What can’t you do in a tank? Rather a lot, actually; it’s easier to think of what you can do in a tank and rule out the rest.
So, like, what if you need to… you know – use the bathroom? I mean, you really need to go and just can’t wait? Well, you can’t just leave the tank for a few minutes can you?…
… Enter patent RU2399858, which offers to ‘remove waste of the vital functions of a tank crew via an artillery installation’! And here’s the main thing: without depressurization of the tank!
Once such a ‘rocket’ is fired, of course, the enemy will be at a loss as to how to explain what was just fired at them. In that moment of confusion – they may easily let their guard down, so there’s the first extra advantage. But there’s another: according to text of the patent it ‘improves conditions of habitation and vital functions of the crew, initiating an increase in fighting spirit’. Difficult not to agree! But – just as for the enemy – the crew mustn’t get too carried away or distracted (by the fun they’re having with their manure flinging on the battlefield). Otherwise… they might just die of laughter, or – worse – forget to load real ammo into the canon :).
The mind boggles thinking of application of this patented technology on the battlefield. But imagine during an arms fair demonstration? High-ranking officials from all over the world, arms dealers, plus regular punters all line up to watch the performance of the latest tanks in action, and WALLOP! Oops.
No. 2: Le Big Dicky, from Li Dicky!
All righty. Patent application № 2012155514 is pretty clear: a ‘Training system for increasing a penis’. Not ‘increasing the length‘ of a penis, you see: just ‘the penis‘! The applicant: Li Huay, which to a Russian sounds like ‘Li Dicky’!
“A training system for increasing penis, made up of a training device for increasing penis, which consists of a main frame made out of hard material and at least one sliding part, which can slide along the main frame back and forth, frame and sliding part envelope the penis, the main frame and sliding part form four long sides of an orifice of a size that is suitable for [inserting] a penis, the inside wall of this orifice around the circumference doesn’t have blocking…”.
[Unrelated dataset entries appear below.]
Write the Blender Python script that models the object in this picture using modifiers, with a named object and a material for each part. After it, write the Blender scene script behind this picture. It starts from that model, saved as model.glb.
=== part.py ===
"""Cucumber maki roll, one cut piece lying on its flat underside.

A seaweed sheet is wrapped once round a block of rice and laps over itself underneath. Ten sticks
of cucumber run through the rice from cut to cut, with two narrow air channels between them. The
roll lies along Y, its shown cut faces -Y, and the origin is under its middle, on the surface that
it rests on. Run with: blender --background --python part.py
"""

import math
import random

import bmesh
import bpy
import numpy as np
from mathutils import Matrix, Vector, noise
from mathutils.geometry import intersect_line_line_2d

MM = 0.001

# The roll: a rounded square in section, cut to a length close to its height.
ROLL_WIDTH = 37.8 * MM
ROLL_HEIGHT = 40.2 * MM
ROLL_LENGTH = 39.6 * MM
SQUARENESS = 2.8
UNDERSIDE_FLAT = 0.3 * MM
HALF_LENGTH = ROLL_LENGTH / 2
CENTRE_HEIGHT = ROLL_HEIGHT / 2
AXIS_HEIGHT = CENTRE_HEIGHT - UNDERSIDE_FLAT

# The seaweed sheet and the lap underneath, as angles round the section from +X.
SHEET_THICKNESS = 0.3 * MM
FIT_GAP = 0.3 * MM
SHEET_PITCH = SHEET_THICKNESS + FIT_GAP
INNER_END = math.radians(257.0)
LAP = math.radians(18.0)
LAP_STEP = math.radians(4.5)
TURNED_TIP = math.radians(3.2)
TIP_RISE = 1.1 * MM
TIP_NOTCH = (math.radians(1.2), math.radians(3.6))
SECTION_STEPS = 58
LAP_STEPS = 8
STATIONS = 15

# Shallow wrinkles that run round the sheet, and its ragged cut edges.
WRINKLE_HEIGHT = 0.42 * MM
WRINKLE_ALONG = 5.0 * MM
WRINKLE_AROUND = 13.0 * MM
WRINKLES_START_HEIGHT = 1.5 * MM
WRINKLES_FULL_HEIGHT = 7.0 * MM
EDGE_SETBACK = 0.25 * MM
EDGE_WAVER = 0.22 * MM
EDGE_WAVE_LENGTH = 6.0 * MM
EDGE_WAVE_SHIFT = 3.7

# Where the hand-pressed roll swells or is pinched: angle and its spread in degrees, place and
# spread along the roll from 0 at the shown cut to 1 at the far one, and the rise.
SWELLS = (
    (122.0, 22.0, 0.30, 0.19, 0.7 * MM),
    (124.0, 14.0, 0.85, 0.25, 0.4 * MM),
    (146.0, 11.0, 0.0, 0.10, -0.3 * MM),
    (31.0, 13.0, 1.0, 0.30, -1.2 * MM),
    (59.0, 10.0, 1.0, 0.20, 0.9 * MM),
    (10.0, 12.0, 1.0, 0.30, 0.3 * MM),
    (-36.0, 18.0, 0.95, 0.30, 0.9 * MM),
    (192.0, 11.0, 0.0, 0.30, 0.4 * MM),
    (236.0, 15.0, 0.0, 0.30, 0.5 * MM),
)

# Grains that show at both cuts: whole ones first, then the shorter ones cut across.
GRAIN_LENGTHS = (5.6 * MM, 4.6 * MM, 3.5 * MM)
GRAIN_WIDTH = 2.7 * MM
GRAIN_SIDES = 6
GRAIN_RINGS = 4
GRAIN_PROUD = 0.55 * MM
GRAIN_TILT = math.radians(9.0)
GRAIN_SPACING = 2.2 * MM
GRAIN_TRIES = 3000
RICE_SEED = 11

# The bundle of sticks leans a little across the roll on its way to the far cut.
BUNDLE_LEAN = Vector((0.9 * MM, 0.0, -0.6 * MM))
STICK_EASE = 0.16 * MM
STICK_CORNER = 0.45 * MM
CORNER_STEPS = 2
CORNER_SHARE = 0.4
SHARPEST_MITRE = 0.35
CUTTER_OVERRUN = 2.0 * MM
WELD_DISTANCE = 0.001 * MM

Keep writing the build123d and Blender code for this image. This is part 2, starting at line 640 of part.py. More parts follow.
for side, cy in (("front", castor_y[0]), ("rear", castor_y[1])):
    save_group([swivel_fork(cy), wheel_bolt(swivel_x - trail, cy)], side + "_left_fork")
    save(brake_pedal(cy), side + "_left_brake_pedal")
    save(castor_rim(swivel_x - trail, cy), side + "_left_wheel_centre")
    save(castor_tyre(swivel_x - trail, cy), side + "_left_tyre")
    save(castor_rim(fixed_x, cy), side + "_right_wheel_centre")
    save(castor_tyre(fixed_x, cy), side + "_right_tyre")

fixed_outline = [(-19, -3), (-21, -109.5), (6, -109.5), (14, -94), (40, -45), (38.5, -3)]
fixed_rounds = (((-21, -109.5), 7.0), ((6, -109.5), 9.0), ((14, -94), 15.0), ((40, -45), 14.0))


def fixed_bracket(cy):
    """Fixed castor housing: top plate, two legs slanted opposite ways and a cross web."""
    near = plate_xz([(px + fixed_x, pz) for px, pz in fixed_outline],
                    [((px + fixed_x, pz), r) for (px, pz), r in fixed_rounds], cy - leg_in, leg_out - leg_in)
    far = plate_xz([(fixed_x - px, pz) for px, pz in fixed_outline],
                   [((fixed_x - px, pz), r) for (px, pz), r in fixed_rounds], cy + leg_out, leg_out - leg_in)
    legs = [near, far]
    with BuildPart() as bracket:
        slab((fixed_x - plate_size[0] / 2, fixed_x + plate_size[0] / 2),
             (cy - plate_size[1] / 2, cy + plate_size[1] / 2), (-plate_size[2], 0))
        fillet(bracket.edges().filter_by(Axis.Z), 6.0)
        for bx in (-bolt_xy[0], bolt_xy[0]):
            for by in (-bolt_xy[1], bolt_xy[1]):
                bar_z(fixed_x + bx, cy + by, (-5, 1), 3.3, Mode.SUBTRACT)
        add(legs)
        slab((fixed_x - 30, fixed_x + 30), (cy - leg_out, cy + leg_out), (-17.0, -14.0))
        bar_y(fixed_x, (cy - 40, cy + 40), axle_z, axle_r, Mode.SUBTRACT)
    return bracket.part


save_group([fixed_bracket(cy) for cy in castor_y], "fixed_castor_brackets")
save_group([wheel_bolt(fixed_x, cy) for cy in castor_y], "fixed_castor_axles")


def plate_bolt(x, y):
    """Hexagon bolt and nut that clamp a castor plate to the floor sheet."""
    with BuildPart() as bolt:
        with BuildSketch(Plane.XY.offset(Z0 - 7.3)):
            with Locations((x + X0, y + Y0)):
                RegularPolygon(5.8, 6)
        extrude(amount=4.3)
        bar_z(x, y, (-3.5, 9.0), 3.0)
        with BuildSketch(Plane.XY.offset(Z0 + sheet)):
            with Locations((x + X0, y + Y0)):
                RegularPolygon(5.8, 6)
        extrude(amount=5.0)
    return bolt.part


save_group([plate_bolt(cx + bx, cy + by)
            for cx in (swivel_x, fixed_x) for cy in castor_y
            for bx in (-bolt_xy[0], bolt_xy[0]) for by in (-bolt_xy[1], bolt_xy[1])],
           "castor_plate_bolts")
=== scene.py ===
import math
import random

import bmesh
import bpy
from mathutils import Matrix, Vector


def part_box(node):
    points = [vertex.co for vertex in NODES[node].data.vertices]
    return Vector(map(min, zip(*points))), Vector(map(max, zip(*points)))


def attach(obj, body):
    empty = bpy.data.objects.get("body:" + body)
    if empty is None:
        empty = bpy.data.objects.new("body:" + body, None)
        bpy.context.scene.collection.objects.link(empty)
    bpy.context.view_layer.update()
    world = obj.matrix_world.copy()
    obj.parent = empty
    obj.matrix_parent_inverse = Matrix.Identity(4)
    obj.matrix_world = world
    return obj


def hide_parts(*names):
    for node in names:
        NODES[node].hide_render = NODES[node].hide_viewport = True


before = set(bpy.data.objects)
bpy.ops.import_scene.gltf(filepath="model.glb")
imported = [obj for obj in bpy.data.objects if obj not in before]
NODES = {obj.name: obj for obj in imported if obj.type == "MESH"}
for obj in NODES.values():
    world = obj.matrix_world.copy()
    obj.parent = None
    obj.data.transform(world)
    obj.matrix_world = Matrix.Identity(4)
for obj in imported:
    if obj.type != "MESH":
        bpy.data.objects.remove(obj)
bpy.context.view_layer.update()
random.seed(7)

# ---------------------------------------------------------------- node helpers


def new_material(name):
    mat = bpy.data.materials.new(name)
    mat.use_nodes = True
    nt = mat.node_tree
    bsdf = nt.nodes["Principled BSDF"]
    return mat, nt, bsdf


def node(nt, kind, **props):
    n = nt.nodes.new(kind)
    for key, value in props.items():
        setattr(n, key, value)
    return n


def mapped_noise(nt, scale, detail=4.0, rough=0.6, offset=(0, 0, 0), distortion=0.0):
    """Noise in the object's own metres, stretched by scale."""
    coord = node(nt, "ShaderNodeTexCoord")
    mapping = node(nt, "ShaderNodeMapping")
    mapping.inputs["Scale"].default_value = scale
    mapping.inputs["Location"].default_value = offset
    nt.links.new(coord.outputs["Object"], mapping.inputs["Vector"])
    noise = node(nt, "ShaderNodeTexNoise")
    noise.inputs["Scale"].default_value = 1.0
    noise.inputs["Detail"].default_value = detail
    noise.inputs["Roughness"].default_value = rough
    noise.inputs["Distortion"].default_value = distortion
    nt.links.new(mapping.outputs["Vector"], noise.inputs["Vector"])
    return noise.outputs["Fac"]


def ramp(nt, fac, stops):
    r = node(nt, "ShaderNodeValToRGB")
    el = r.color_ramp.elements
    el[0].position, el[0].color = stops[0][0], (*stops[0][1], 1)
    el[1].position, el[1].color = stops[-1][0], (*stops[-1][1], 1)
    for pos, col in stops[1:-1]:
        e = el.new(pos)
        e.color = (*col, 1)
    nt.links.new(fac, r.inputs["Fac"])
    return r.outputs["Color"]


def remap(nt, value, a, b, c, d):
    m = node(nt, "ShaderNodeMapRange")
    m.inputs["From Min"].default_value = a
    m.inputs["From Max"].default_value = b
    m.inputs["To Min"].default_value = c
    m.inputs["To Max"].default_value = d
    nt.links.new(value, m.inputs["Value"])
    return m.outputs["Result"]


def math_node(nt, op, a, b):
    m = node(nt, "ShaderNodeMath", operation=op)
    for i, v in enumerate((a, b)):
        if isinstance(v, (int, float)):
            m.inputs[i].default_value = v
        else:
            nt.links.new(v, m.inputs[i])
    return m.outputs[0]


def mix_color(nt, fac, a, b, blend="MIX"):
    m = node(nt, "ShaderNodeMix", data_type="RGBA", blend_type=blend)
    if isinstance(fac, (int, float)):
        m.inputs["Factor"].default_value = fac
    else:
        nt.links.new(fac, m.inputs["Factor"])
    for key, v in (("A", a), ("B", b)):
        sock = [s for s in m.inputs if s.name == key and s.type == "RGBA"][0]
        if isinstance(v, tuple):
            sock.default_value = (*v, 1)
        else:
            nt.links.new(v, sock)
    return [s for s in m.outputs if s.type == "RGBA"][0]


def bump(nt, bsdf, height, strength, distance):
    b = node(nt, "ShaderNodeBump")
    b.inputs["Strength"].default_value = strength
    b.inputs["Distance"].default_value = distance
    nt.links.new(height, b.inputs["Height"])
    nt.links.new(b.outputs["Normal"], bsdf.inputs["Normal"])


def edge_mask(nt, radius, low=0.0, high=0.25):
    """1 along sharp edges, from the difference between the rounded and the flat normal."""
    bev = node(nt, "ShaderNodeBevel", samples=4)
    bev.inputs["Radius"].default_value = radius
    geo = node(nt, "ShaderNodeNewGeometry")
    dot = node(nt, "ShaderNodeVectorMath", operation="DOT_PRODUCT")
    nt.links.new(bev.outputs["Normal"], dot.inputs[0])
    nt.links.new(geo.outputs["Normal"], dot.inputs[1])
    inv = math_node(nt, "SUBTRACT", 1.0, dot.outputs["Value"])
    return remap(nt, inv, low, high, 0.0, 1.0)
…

Sounds like a description of some kind of strange device in the Dali Museum :).
No. 1: Martian patents.
Patent RU 2585811 – a ‘means for opening a fumarole on Mars’. This is a prime example of the ‘galactic’ nature of Russian inventive thought plus laconic recital. Also a prime example of the hellish task Russian patent administrators have in trying to work out where exactly the patentable bit is.
Question: how do you open fumarole on Mars?
Answer (I quote): ‘A method for opening a [blocked] fumarole on Mars by boring them’.
Question: Why do they [want to] open fumaroles on Mars?
Answer (I quote): ‘To enable an investigation into the resources of Mars with a view to the possibility of increasing the mass and volume of its atmosphere with fumarole gases’.
No further questions. I wonder how much Musk is ready to pay for this patent?
PS: The author of the patent had made extensive plans to travel to Mars. He has other Mars-related inventions under his belt too: a method providing night lighting on Mars (RU2566578); a method for sustaining life-supporting gas on a Mars station (RU2573699); a method for a local increasing of incoming heat emissions of Mars’ atmosphere (RU2586902); and a method for increasing and heating the atmosphere of Mars (RU2547207).
So, Musk, hang on in there!…
It seems there’s one other distinguishing trait of Russian patents that sets them apart from those of other countries.
Three specific types of ‘inventors’ undertake a significant portion of Russian inventive activity seeking a patent: (i) trolls, (ii) psychopaths, and (iii) and druggies ). And I’m not sure whether the folks at the Russian patent office deserve pity or envy: of course, the work is extremely difficult – but also sometimes extremely fun!